This setup combined with “Baltimore emitting [pollutants] itself,” said Ren, created the perfect storm for Baltimore to have an ozone concentration of 120 parts per billion per second during a June aircraft observation.

Though this is different than the EPA standard, which is averaged over eight hours, it is still not a great reading.

There are other factors, according to University of Maryland graduate student Sarah Benish. “Generally air pollution is worse over water than land because it’s hotter, reaction rates are faster, [there is] less cloud coverage, [and] more direct solar radiation.”

“We’re trying to fly under certain conditions and there’s not a lot of legroom,” Benish said.

The Maryland Department of the Environment’s air quality forecasters will often pinpoint the high pressure, sunny days to the team. The stagnant, warm air that can form from during these types of weather conditions have in the past been a good indicator of bad air quality days.

Why the Maryland Department of the Environment keeps pushing for “more and more” in terms of NOx reductions is that “about 70% of Maryland’s [ground-level] ozone originates from [states that are upwind and their emissions],” said Aburn.

Despite this, for a while air quality was starting to improve in Maryland, as more NOx scrubbers were installed and run in Maryland’s own power plants.

Now, “it looks like air quality [could be] getting worse and we might not be in attainment of the old standard soon [75 ppb],” said Canty.

The reasons are unclear: “This is an area of ongoing research trying to figure out why that might be,” he said.

The researchers are trying to pinpoint whether this is a temporary anomaly.

In November 2016, Maryland Attorney General Brian Frosh filed a petition under the Clean Air Act — known as the Good Neighbor Act — requesting the EPA to require certain power plants in Indiana, Kentucky, Ohio, Pennsylvania and West Virginia to run their NOx controls, which would effectively lower their NOx emissions.
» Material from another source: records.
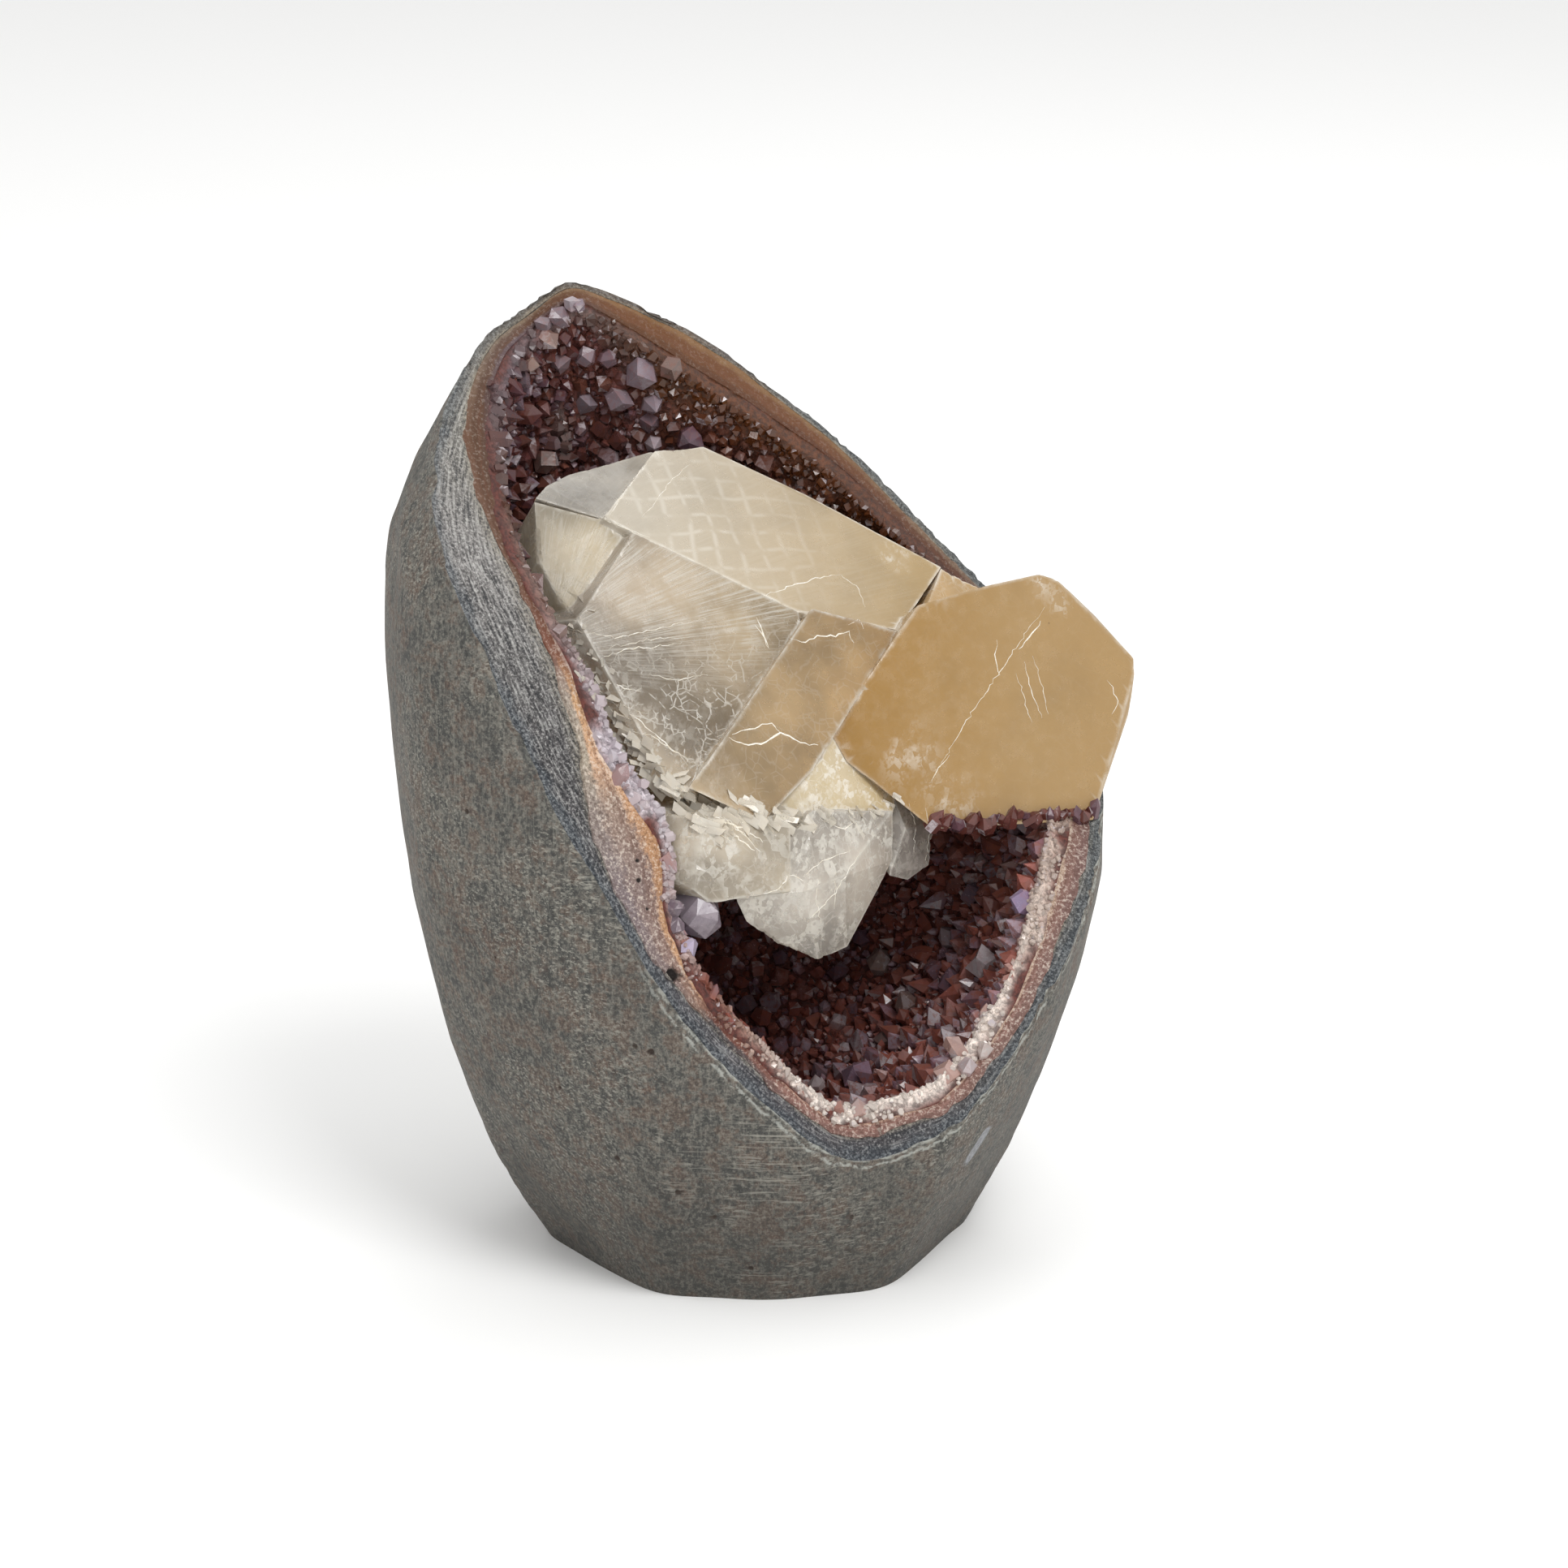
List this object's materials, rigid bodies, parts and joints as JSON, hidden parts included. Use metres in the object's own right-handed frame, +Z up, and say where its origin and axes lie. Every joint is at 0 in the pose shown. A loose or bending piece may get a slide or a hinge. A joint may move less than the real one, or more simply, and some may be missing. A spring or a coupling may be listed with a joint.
{
  "type": "amethyst geode",
  "caption": "Free-standing cut amethyst geode on a flat ground base, its slanted mouth open on a dark purple druse with a cluster of honey calcite grown across it.",
  "frame": {"origin": "centre of the flat ground base that the stone stands on", "axes": "+Z up from the base, -Y out of the mouth towards the viewer, +X to the viewer's right"},
  "size_m": [0.1416, 0.1144, 0.1785],
  "materials": {
    "basalt": "ground, matt, with fine wheel scratches",
    "agate": "sawn and ground, waxy, banded orange and cream",
    "amethyst": "natural glassy crystal points",
    "calcite": "natural cleavage faces, see-through with milky veils"
  },
  "bodies": {
    "root": {"basalt_shell": "basalt", "agate_band": "agate", "amethyst_crust": "amethyst", "calcite_cluster": "calcite"}
  },
  "joints": []
}
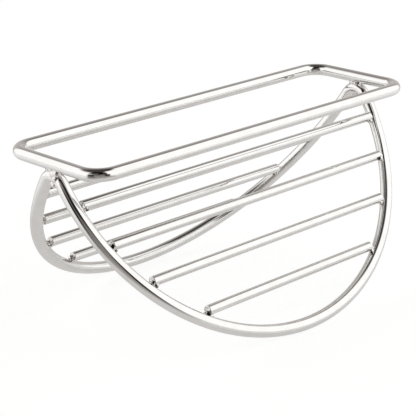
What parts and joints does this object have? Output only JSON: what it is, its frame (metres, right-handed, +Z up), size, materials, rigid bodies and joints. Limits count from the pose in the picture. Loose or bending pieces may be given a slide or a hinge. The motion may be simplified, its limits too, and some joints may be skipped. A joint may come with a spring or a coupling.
{
  "type": "taco holder",
  "caption": "Wire taco holder: a folded hoop of steel wire stands like a tent, bridged by thin rods, with a rounded rectangular ring welded across the folds.",
  "frame": {"origin": "on the surface that the holder stands on, below the middle of the ring", "axes": "+X along the two folds, +Y to the rear half circle, +Z up towards the ring"},
  "size_m": [0.1554, 0.0952, 0.0708],
  "materials": {
    "polished_wire": "bright polished stainless steel wire",
    "weld_bead": "cleaned weld metal, slightly uneven"
  },
  "bodies": {
    "root": {"top_ring": "polished_wire", "cradle_hoop": "polished_wire", "front_rod_1": "polished_wire", "front_rod_2": "polished_wire", "front_rod_3": "polished_wire", "front_rod_4": "polished_wire", "rear_rod_1": "polished_wire", "rear_rod_2": "polished_wire", "rear_rod_3": "polished_wire", "rear_rod_4": "polished_wire", "left_ring_weld": "weld_bead", "right_ring_weld": "weld_bead", "front_rod_1_welds": "weld_bead", "front_rod_2_welds": "weld_bead", "front_rod_3_welds": "weld_bead", "front_rod_4_welds": "weld_bead", "rear_rod_1_welds": "weld_bead", "rear_rod_2_welds": "weld_bead", "rear_rod_3_welds": "weld_bead", "rear_rod_4_welds": "weld_bead"}
  },
  "joints": []
}
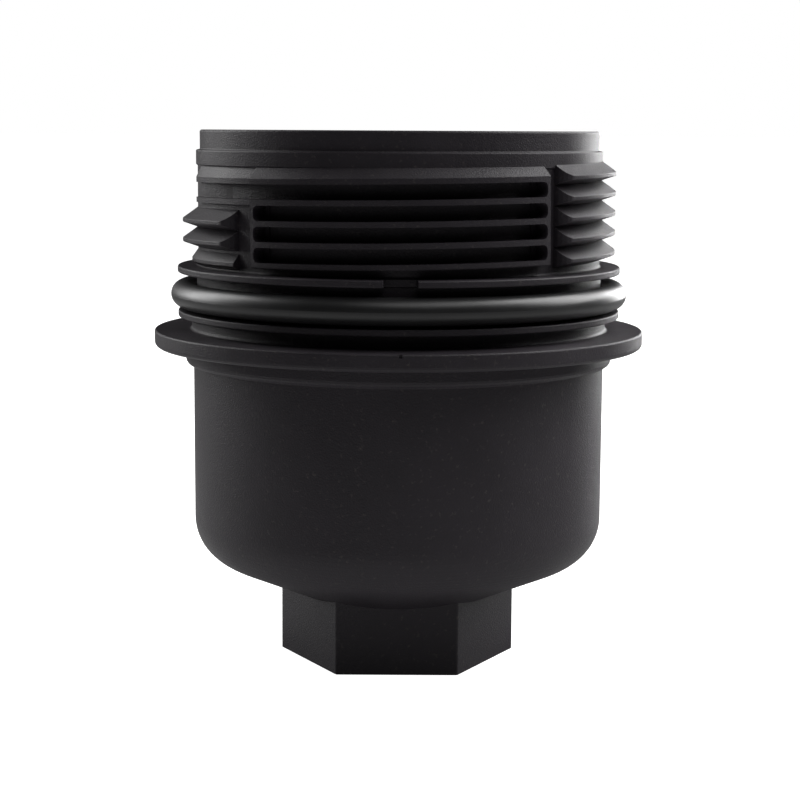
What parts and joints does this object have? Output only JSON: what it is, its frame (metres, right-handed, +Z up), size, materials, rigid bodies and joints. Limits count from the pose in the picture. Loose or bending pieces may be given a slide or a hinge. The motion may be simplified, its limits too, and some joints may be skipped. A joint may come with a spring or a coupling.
{
  "type": "cartridge oil filter",
  "caption": "Cartridge oil filter: screw-on plastic housing cap with interrupted thread, O-ring, flange and hexagon, holding a bypass valve and a lift-out pleated paper element.",
  "frame": {"origin": "centre of the hexagon's foot, the face that the part stands on", "axes": "+Z up the filter's axis, from the hexagon to the open rim; -Y is the side with the ring notch; +X is the side with all five thread ridges"},
  "size_m": [0.076, 0.076, 0.0822],
  "materials": {
    "shell_plastic": "fine matte moulded texture",
    "o_ring_rubber": "satin",
    "valve_plastic": "satin moulded nylon",
    "steel": "satin",
    "spring_steel": "drawn wire",
    "end_cap_plastic": "satin moulded",
    "filter_paper": "matte resin-treated paper"
  },
  "bodies": {
    "cap": {"cap_shell": "shell_plastic", "main_o_ring": "o_ring_rubber", "valve_cage": "valve_plastic", "valve_spring": "spring_steel", "spring_seat": "steel"},
    "poppet": {"valve_poppet": "steel", "valve_seal": "o_ring_rubber"},
    "element": {"lower_end_cap": "end_cap_plastic", "upper_end_cap": "end_cap_plastic", "pleated_media": "filter_paper", "core_tube": "end_cap_plastic", "seam_clip": "steel", "lower_grommet": "o_ring_rubber", "upper_grommet": "o_ring_rubber"}
  },
  "joints": [
    {"name": "bypass_lift", "type": "slide", "parent": "cap", "child": "poppet", "axis": [0, 0, 1], "range_m": [0, 0.004], "stiffness_N_per_m": 2000, "springref_m": -0.008, "deforming": ["valve_spring"]},
    {"name": "element_lift", "type": "slide", "parent": "cap", "child": "element", "axis": [0, 0, 1], "range_m": [0, 0.066]}
  ]
}
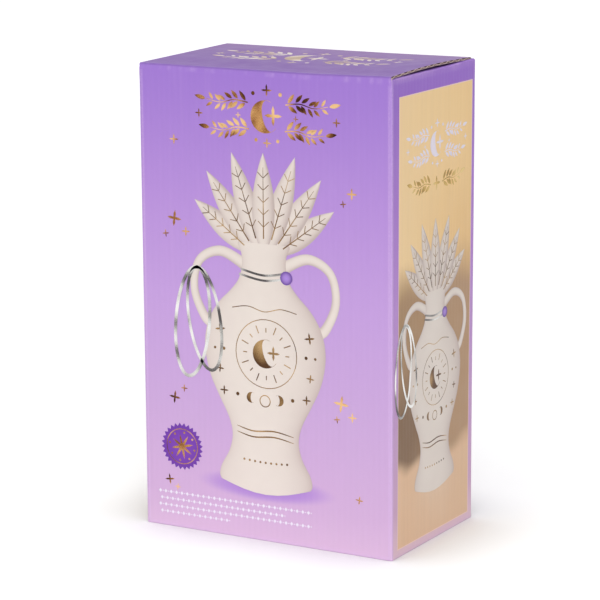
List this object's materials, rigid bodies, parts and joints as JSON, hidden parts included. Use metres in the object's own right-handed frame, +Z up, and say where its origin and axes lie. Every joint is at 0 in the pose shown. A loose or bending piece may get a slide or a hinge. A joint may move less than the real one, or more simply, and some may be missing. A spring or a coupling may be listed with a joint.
{
  "type": "printed cardboard carton",
  "caption": "Tall retail carton of thin corrugated board with a front-hinged tuck lid, dust flaps and a glued crash-lock base.",
  "frame": {"origin": "middle of the base, on the surface that the carton stands on", "axes": "+Z up, the front panel faces -Y, +X to the right seen from the front"},
  "size_m": [0.15, 0.092, 0.251],
  "materials": {
    "printed_board": "matt laminated lilac print on white-lined corrugated board",
    "printed_lid": "matt laminated violet print on white-lined corrugated board"
  },
  "bodies": {
    "carton": {"carton_body": "printed_board"},
    "lid": {"lid": "printed_lid"}
  },
  "joints": [
    {"name": "lid_hinge", "type": "hinge", "parent": "carton", "child": "lid", "pos_m": [0, -0.046, 0.24785], "axis": [1, 0, 0], "range_deg": [0, 170]}
  ]
}
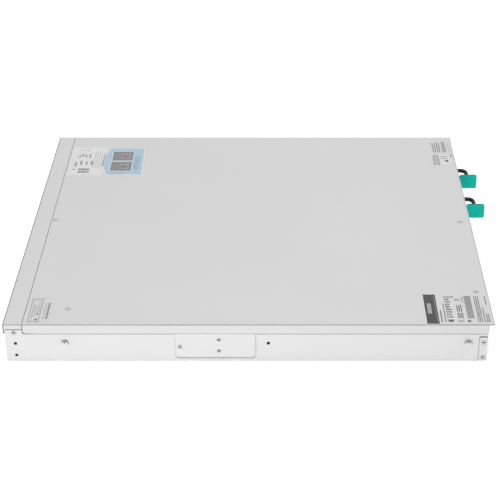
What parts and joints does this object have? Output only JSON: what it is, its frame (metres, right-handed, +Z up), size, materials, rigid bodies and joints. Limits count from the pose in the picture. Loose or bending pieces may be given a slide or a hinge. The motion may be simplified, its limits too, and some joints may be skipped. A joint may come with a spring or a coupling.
{
  "type": "rack storage server",
  "caption": "Flat one-unit rack server case with slide-off cover, hot-swap drive trays in front and twin hot-swap power supplies with bail handles and teal latches behind.",
  "frame": {"origin": "centre of the case's bottom face", "axes": "+Z up, +Y towards the rear with the power supplies, +X towards the left side seen from the front"},
  "size_m": [0.4344, 0.5122, 0.0441],
  "materials": {
    "case_paint": "light grey smooth powder coat",
    "zinc_sheet": "galvanised sheet",
    "plated_steel": "nickel plate",
    "dark_plastic": "fine moulded texture",
    "handle_black": "satin black coat",
    "latch_teal": "satin moulded plastic",
    "inlet_plastic": "satin moulded plastic",
    "fan_plastic": "satin moulded plastic",
    "circuit_board": "solder resist",
    "fin_aluminium": "mill finish",
    "drive_cast": "cast and turned",
    "socket_shell": "tin plate",
    "label_film": "printed film"
  },
  "bodies": {
    "chassis": {"floor_pan": "case_paint", "side_walls": "case_paint", "rear_panel": "case_paint", "rear_brackets": "case_paint", "front_strip": "case_paint", "front_frame": "dark_plastic", "side_plates": "case_paint", "rail_studs": "plated_steel", "chassis_screws": "plated_steel", "drive_cage": "zinc_sheet", "backplane": "circuit_board", "fan_bracket": "zinc_sheet", "fan_frame_1": "fan_plastic", "fan_frame_2": "fan_plastic", "fan_frame_3": "fan_plastic", "mainboard": "circuit_board", "heatsink": "fin_aluminium", "memory_modules": "circuit_board", "network_jacks": "socket_shell", "usb_ports": "socket_shell", "slot_cover": "zinc_sheet", "psu_cage": "zinc_sheet", "power_board": "circuit_board"},
    "cover": {"top_cover": "case_paint", "cover_screws": "plated_steel", "cover_labels": "label_film"},
    "power_button": {"power_button": "dark_plastic"},
    "tray_1": {"drive_tray_1": "dark_plastic", "hard_drive_1": "drive_cast"},
    "lever_1": {"tray_lever_1": "dark_plastic"},
    "button_1": {"tray_button_1": "dark_plastic"},
    "tray_2": {"drive_tray_2": "dark_plastic", "hard_drive_2": "drive_cast"},
    "lever_2": {"tray_lever_2": "dark_plastic"},
    "button_2": {"tray_button_2": "dark_plastic"},
    "tray_3": {"drive_tray_3": "dark_plastic", "hard_drive_3": "drive_cast"},
    "lever_3": {"tray_lever_3": "dark_plastic"},
    "button_3": {"tray_button_3": "dark_plastic"},
    "tray_4": {"drive_tray_4": "dark_plastic", "hard_drive_4": "drive_cast"},
    "lever_4": {"tray_lever_4": "dark_plastic"},
    "button_4": {"tray_button_4": "dark_plastic"},
    "rotor_1": {"fan_rotor_1": "fan_plastic"},
    "rotor_2": {"fan_rotor_2": "fan_plastic"},
    "rotor_3": {"fan_rotor_3": "fan_plastic"},
    "supply_1": {"supply_case_1": "zinc_sheet", "supply_handle_1": "handle_black", "supply_inlet_1": "inlet_plastic", "supply_board_1": "circuit_board", "supply_fan_frame_1": "fan_plastic"},
    "latch_1": {"supply_latch_1": "latch_teal"},
    "supply_rotor_1": {"supply_fan_rotor_1": "fan_plastic"},
    "supply_2": {"supply_case_2": "zinc_sheet", "supply_handle_2": "handle_black", "supply_inlet_2": "inlet_plastic", "supply_board_2": "circuit_board", "supply_fan_frame_2": "fan_plastic"},
    "latch_2": {"supply_latch_2": "latch_teal"},
    "supply_rotor_2": {"supply_fan_rotor_2": "fan_plastic"}
  },
  "joints": [
    {"name": "cover_slide", "type": "slide", "parent": "chassis", "child": "cover", "axis": [0, 1, 0], "range_m": [0, 0.015]},
    {"name": "power_button_press", "type": "slide", "parent": "chassis", "child": "power_button", "axis": [0, 1, 0], "range_m": [0, 0.0012], "stiffness_N_per_m": 400},
    {"name": "tray_1_slide", "type": "slide", "parent": "chassis", "child": "tray_1", "axis": [0, -1, 0], "range_m": [0, 0.19]},
    {"name": "lever_1_swing", "type": "hinge", "parent": "tray_1", "child": "lever_1", "pos_m": [-0.20145, -0.23815, 0.017], "axis": [0, 0, -1], "range_deg": [0, 65]},
    {"name": "button_1_press", "type": "slide", "parent": "tray_1", "child": "button_1", "axis": [0, 1, 0], "range_m": [0, 0.0015], "stiffness_N_per_m": 400},
    {"name": "tray_2_slide", "type": "slide", "parent": "chassis", "child": "tray_2", "axis": [0, -1, 0], "range_m": [0, 0.19]},
    {"name": "lever_2_swing", "type": "hinge", "parent": "tray_2", "child": "lever_2", "pos_m": [-0.09515, -0.23815, 0.017], "axis": [0, 0, -1], "range_deg": [0, 65]},
    {"name": "button_2_press", "type": "slide", "parent": "tray_2", "child": "button_2", "axis": [0, 1, 0], "range_m": [0, 0.0015], "stiffness_N_per_m": 400},
    {"name": "tray_3_slide", "type": "slide", "parent": "chassis", "child": "tray_3", "axis": [0, -1, 0], "range_m": [0, 0.19]},
    {"name": "lever_3_swing", "type": "hinge", "parent": "tray_3", "child": "lever_3", "pos_m": [0.01115, -0.23815, 0.017], "axis": [0, 0, -1], "range_deg": [0, 65]},
    {"name": "button_3_press", "type": "slide", "parent": "tray_3", "child": "button_3", "axis": [0, 1, 0], "range_m": [0, 0.0015], "stiffness_N_per_m": 400},
    {"name": "tray_4_slide", "type": "slide", "parent": "chassis", "child": "tray_4", "axis": [0, -1, 0], "range_m": [0, 0.19]},
    {"name": "lever_4_swing", "type": "hinge", "parent": "tray_4", "child": "lever_4", "pos_m": [0.11745, -0.23815, 0.017], "axis": [0, 0, -1], "range_deg": [0, 65]},
    {"name": "button_4_press", "type": "slide", "parent": "tray_4", "child": "button_4", "axis": [0, 1, 0], "range_m": [0, 0.0015], "stiffness_N_per_m": 400},
    {"name": "fan_1_spin", "type": "hinge", "parent": "chassis", "child": "rotor_1", "pos_m": [-0.135, -0.04195, 0.0212], "axis": [0, 1, 0], "continuous": true},
    {"name": "fan_2_spin", "type": "hinge", "parent": "chassis", "child": "rotor_2", "pos_m": [0, -0.04195, 0.0212], "axis": [0, 1, 0], "continuous": true},
    {"name": "fan_3_spin", "type": "hinge", "parent": "chassis", "child": "rotor_3", "pos_m": [0.135, -0.04195, 0.0212], "axis": [0, 1, 0], "continuous": true},
    {"name": "supply_1_slide", "type": "slide", "parent": "chassis", "child": "supply_1", "axis": [0, 1, 0], "range_m": [0, 0.2]},
    {"name": "latch_1_squeeze", "type": "hinge", "parent": "supply_1", "child": "latch_1", "pos_m": [-0.1406, 0.22885, 0.02], "axis": [0, 0, 1], "range_deg": [0, 6], "stiffness_Nm_per_rad": 0.6},
    {"name": "supply_fan_1_spin", "type": "hinge", "parent": "supply_1", "child": "supply_rotor_1", "pos_m": [-0.1616, 0.21985, 0.0217], "axis": [0, 1, 0], "continuous": true},
    {"name": "supply_2_slide", "type": "slide", "parent": "chassis", "child": "supply_2", "axis": [0, 1, 0], "range_m": [0, 0.2]},
    {"name": "latch_2_squeeze", "type": "hinge", "parent": "supply_2", "child": "latch_2", "pos_m": [-0.0656, 0.22885, 0.02], "axis": [0, 0, 1], "range_deg": [0, 6], "stiffness_Nm_per_rad": 0.6},
    {"name": "supply_fan_2_spin", "type": "hinge", "parent": "supply_2", "child": "supply_rotor_2", "pos_m": [-0.0866, 0.21985, 0.0217], "axis": [0, 1, 0], "continuous": true}
  ]
}
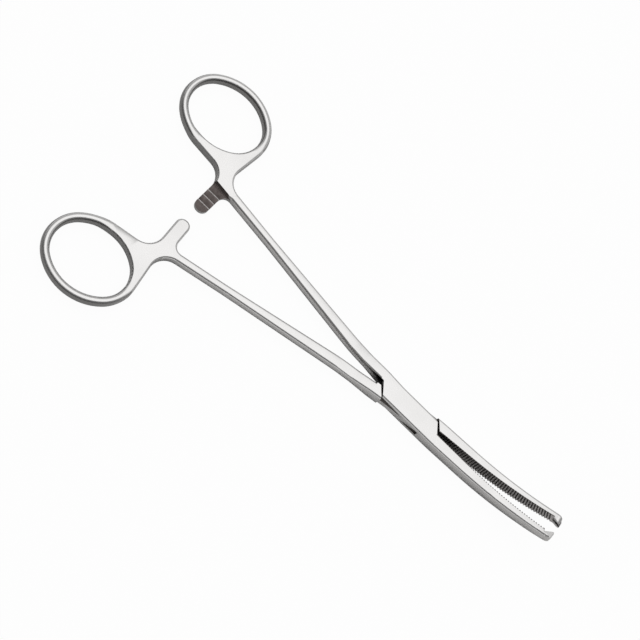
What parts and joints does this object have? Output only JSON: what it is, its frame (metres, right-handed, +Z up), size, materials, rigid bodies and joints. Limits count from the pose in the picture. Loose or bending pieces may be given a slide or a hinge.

In September 2017, Frosh sued the EPA for not responding to the petition by the required extended date of July 15, 2017.

The EPA denied the petition in October 2018, and Frosh is challenging the petition again in the U.S. Court of Appeals for the D.C. Circuit, scheduled for January.

On Oct. 1, the D.C. Circuit Court struck down an EPA ruling that required upwind states to employ only partial reductions on factory emissions. It’s a bit of a Catch-22: The concern is that the federal rule may not lower pollution levels of downwind states enough for them to meet federal guidelines.

The EPA had until Oct. 29 to challenge this decision and would not tell Capital News Service whether they challenged it or not. Nothing had been filed on Westlaw as of Dec.4.

There are 36 power plants upwind in other states that could cut emissions of NOx with “scrubbers” and improve Maryland’s air quality, Canty said, but they are costly to run.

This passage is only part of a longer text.